I wrote a test which uses a package called threadpoolctl to restrict parallelism. I tested fitting the model with and without restricting parallelism.
for limit_cores in [True, False]:
series = array[0, 0]
with MyTimer() as timer:
if limit_cores:
controller = ThreadpoolController()
with controller.limit(limits=1, user_api='blas'):
fit = pm.auto_arima(series)
else:
fit = pm.auto_arima(series)
print(f"lim: {limit_cores} wall: {timer.wall_time:.3f} cpu: {timer.cpu_time:.3f} ")
Here are the results of this test:
lim: True wall: 8.006 cpu: 8.539
lim: False wall: 8.312 cpu: 33.715
There are several things we can learn from the output here:
- When limiting the parallelism, the wall-clock time is roughly equal to the CPU time.
- When not limiting the parallelism, the CPU time is about eight times larger than the wall clock time, so something is using every core, even if the pmdarima documentation says otherwise.
- The multicore version takes longer to run than the singlecore version. That's pretty surprising - I would expect the multicore version to be faster.
- The multicore version falls even further behind in CPU time: although it slightly slower in elapsed time, it is 3.9x slower in CPU time.
Slowdown cause
Why does pmdarima slow down when you give it additional cores?
I'm not exactly sure what causes the slowdown here. My rough theory is that pmdarima uses statsmodels internally, which uses scipy internally, which uses numpy internally, which uses OpenBLAS internally.
OpenBLAS is a linear algebra library which provides various matrix and vector operations, and can use multiple threads to process a large matrix operation. However, for some small operations, the overhead associated with giving work to a different thread will be larger than the gain from parallelism.
I'm guessing that the threshold for where it switches from a singlecore operation to a multicore operation is set too low, and that's why restricting the parallelism makes it faster.
As evidence for this, note that with controller.limit(limits=1, user_api='blas'):
restricts parallelism, but only for libraries that implement the BLAS api.
Adding parallelism back in
My original purpose for looking into this was that I needed to fit over ten thousand ARIMA models to different time series. Rather than trying to parallelize within a single ARIMA model, I can run multiple different ARIMA models in parallel. This is more efficient, because the units of work are larger.
I set up a very similar problem, except that instead of fitting a single model, it fits one model for each category in a certain store. It uses multiprocessing to distribute each time series to a different process. (You cannot use ThreadPool here because auto_arima()
holds the GIL most of the time.)
For the first test, I put no limit on parallelism, so within each ARIMA model, the calculation is also parallelized. For the second test, each process is limited to a single thread.

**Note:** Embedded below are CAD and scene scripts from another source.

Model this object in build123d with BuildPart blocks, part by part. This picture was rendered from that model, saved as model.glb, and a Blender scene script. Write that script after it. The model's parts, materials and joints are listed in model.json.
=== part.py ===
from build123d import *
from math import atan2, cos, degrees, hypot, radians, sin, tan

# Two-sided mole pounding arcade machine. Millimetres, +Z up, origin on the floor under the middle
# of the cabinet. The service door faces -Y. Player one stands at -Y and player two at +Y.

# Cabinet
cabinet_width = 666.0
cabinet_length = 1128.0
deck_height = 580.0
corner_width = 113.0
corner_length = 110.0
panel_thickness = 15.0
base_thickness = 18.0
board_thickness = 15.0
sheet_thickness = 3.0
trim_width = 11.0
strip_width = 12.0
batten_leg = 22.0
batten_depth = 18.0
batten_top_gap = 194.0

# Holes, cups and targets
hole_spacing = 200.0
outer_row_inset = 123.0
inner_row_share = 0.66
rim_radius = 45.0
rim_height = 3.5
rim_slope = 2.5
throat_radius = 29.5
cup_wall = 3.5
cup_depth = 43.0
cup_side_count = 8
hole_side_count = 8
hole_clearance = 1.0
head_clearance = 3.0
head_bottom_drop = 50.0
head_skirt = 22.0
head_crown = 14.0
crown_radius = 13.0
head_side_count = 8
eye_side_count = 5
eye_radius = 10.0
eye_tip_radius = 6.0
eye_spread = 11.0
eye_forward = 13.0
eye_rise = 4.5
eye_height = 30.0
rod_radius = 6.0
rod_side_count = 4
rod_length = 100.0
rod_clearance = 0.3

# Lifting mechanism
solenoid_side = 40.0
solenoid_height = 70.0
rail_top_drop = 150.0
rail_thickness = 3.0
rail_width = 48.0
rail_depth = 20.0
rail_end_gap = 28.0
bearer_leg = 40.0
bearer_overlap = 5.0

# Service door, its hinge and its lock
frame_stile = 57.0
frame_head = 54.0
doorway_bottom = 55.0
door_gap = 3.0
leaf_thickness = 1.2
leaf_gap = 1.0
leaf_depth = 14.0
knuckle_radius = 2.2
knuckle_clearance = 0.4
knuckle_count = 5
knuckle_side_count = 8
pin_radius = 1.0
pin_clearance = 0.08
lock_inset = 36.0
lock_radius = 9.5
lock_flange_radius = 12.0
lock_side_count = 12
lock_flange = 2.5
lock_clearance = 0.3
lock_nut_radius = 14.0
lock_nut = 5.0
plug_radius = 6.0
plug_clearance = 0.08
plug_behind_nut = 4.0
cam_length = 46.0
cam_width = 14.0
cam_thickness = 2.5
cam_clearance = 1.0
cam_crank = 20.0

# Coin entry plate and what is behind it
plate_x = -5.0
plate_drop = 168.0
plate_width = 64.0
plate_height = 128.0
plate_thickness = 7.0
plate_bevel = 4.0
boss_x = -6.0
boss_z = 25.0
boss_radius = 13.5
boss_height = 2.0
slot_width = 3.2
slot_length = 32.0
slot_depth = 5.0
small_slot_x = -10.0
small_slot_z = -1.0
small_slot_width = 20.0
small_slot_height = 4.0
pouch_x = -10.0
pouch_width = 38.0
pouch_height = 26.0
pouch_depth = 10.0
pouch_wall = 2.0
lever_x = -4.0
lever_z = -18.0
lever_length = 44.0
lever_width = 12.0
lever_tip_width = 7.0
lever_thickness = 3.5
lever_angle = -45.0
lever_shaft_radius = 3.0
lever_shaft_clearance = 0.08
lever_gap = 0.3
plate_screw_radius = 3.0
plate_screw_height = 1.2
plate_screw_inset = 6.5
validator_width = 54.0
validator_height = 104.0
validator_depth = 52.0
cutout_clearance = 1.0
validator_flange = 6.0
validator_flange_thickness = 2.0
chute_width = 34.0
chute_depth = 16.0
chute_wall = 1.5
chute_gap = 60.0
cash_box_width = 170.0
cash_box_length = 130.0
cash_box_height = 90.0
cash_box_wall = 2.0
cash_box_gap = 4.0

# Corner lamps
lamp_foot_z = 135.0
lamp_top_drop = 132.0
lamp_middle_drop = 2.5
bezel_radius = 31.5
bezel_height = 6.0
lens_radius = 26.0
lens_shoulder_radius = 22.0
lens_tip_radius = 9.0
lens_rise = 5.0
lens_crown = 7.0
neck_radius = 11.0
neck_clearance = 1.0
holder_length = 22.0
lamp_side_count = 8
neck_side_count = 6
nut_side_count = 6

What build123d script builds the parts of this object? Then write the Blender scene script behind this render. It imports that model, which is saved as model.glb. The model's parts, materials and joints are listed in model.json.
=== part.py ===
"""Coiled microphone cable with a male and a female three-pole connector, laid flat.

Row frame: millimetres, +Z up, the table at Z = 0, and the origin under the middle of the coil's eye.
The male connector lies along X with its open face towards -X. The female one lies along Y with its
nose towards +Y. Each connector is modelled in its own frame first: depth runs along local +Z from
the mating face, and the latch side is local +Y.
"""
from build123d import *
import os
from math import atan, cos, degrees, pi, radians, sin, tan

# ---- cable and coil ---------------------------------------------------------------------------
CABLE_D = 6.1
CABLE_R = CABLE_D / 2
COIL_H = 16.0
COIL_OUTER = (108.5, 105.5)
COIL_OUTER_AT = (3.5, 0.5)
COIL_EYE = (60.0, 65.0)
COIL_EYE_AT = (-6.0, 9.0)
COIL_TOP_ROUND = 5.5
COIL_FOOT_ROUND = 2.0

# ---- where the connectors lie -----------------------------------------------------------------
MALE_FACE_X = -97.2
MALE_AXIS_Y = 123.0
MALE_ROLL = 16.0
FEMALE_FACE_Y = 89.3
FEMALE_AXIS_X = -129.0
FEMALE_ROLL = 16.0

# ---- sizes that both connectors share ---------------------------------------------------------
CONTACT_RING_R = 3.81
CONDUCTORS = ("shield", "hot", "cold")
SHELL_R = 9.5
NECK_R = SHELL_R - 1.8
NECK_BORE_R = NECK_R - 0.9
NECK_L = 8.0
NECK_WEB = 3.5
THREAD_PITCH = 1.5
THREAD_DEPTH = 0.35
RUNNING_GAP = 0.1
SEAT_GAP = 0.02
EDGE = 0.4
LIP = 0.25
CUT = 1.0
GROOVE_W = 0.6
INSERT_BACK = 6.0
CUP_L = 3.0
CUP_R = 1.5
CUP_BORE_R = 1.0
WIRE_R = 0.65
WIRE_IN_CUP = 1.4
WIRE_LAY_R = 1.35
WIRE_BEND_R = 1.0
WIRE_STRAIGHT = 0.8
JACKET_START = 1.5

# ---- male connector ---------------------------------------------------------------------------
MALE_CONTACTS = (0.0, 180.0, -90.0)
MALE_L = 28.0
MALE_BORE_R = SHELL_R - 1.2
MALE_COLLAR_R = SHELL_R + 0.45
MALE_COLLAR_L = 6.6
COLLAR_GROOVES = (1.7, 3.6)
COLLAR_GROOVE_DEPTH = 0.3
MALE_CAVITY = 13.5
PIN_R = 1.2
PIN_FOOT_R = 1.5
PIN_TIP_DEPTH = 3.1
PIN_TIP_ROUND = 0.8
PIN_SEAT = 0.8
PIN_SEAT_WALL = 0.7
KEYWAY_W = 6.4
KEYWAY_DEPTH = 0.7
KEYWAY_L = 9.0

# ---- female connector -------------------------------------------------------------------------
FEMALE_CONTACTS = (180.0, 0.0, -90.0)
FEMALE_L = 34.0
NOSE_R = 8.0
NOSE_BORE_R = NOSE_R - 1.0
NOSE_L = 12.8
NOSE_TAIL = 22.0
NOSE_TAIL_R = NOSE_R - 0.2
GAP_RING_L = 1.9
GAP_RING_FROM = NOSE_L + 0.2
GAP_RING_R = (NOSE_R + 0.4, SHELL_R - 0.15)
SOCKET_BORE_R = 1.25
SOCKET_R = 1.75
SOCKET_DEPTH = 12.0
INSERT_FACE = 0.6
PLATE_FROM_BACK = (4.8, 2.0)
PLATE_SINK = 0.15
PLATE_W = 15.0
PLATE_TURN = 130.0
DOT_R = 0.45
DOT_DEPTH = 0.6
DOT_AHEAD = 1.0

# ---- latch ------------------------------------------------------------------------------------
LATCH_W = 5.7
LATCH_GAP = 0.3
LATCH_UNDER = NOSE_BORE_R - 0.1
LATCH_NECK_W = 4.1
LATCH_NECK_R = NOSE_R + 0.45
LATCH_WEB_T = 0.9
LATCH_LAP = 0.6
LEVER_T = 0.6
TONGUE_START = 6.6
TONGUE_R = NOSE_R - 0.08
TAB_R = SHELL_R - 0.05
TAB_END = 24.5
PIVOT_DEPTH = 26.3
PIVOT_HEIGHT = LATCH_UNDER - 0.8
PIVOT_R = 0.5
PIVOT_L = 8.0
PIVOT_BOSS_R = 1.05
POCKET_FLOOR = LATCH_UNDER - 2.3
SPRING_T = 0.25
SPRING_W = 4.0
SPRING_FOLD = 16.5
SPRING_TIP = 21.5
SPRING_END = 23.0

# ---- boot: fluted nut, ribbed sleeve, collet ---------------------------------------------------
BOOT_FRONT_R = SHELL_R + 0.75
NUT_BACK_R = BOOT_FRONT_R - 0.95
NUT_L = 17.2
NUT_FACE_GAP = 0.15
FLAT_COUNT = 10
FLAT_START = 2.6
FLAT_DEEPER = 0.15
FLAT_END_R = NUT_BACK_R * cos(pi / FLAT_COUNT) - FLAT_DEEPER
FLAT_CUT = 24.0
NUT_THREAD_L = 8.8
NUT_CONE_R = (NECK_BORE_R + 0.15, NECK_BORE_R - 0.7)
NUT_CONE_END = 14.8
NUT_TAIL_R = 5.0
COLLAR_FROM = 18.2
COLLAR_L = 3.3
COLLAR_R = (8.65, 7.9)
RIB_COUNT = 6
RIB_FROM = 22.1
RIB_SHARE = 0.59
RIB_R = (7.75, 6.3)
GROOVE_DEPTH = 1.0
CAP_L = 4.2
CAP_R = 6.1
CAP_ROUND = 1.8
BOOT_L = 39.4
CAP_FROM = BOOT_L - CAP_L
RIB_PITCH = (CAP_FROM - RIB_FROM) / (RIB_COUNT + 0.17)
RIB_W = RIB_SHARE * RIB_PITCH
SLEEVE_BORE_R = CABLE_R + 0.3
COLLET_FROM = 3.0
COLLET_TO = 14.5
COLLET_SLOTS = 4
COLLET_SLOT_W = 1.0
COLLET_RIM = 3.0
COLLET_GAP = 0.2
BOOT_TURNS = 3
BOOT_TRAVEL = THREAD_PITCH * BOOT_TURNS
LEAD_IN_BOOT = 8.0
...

controller = ThreadpoolController()
def attach_limit(func, limit, *args, **kwargs):
"""Call func() using a limited number of cores, or no limit if limit is None."""
if limit:
return func(*args, **kwargs)
else:
with controller.limit(limits=1, user_api='blas'):
return func(*args, **kwargs)
def predict(x):
return pm.auto_arima(x, error_action="ignore")

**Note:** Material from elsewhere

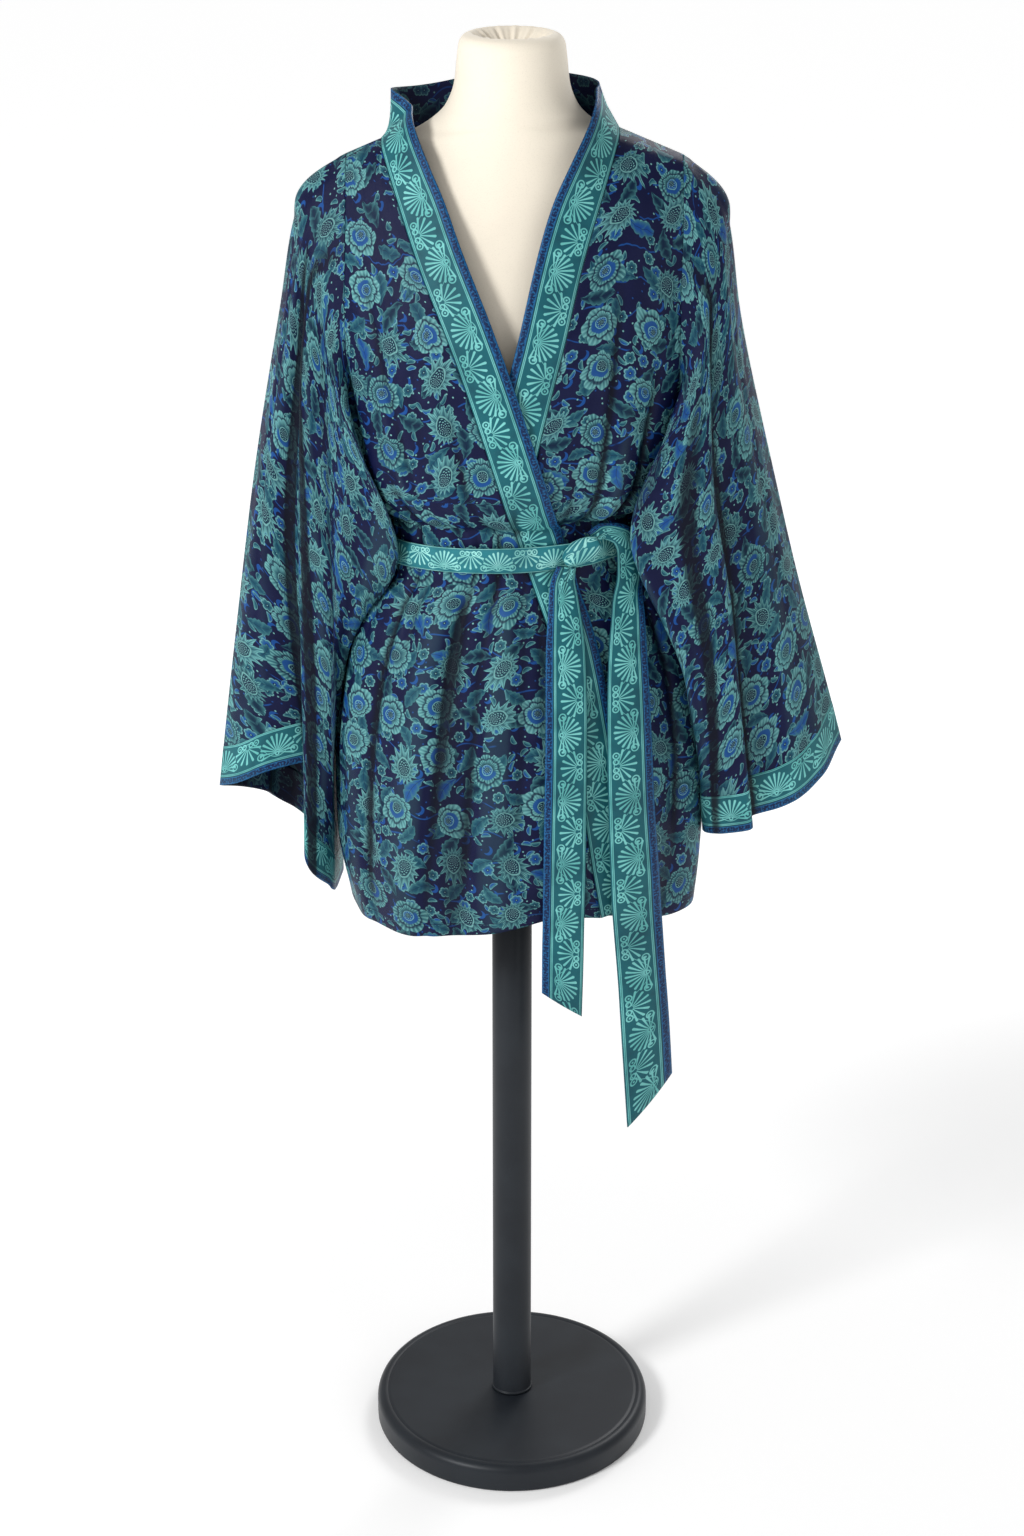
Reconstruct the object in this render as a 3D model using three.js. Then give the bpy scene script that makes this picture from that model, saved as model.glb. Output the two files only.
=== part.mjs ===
// A short kimono coat, closed with a tied sash, on a limbless dress form with a pole and a round base.
// Millimetres, +Z up. The wearer faces -Y, so the wearer's right is -X. The origin is the middle of the
// base's underside. The coat is cut from a printed cloth, with border-print bands at its front edges,
// neck and sleeve ends, and each cut piece is one closed wall of cloth.
import * as THREE from "three";

// Cloth
const CLOTH = 1.5; // wall of the printed cloth
const SASH_CLOTH = 2.4; // the sash is sewn double
const SEAM_GAP = 0.4; // clearance between two pieces at their seam
const SHOULDER_GAP = 0.5; // how far each side stops short of the shoulder fold's line
const LAP = 2.6; // each crossing front stands this far off the plain body surface
const BAND_WIDTH = 45; // border-print band at the front edges and neck
const RAD = Math.PI / 180;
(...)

for limit in [True, False]:
with multiprocessing.Pool() as p:
# Get one store
store_array = array[1]
with MyTimer() as timer:
predict_restrict = functools.partial(attach_limit, predict, limit)
p.map(predict_restrict, store_array)
print(f"lim: {str(limit).ljust(4)} time: {timer.wall_time:.3f}")
Result:
lim: True time: 144.185
lim: False time: 534.951
The result of this is a 3.7x speedup for disabling BLAS parallelism, with no changes to how the model is fit. (This is on a 4 core computer - you may get different numbers on a computer with more or less cores.)
Notebook
A jupyter notebook demonstrating this technique can be downloaded here.
Summary
- OpenBLAS does some things in parallel even if you don't ask for it.
- You can turn this behavior off with the threadpoolctl library.
- Turning it off results in a 1.8x speedup, or a 3.7x speedup if you're also fitting multiple ARIMA models.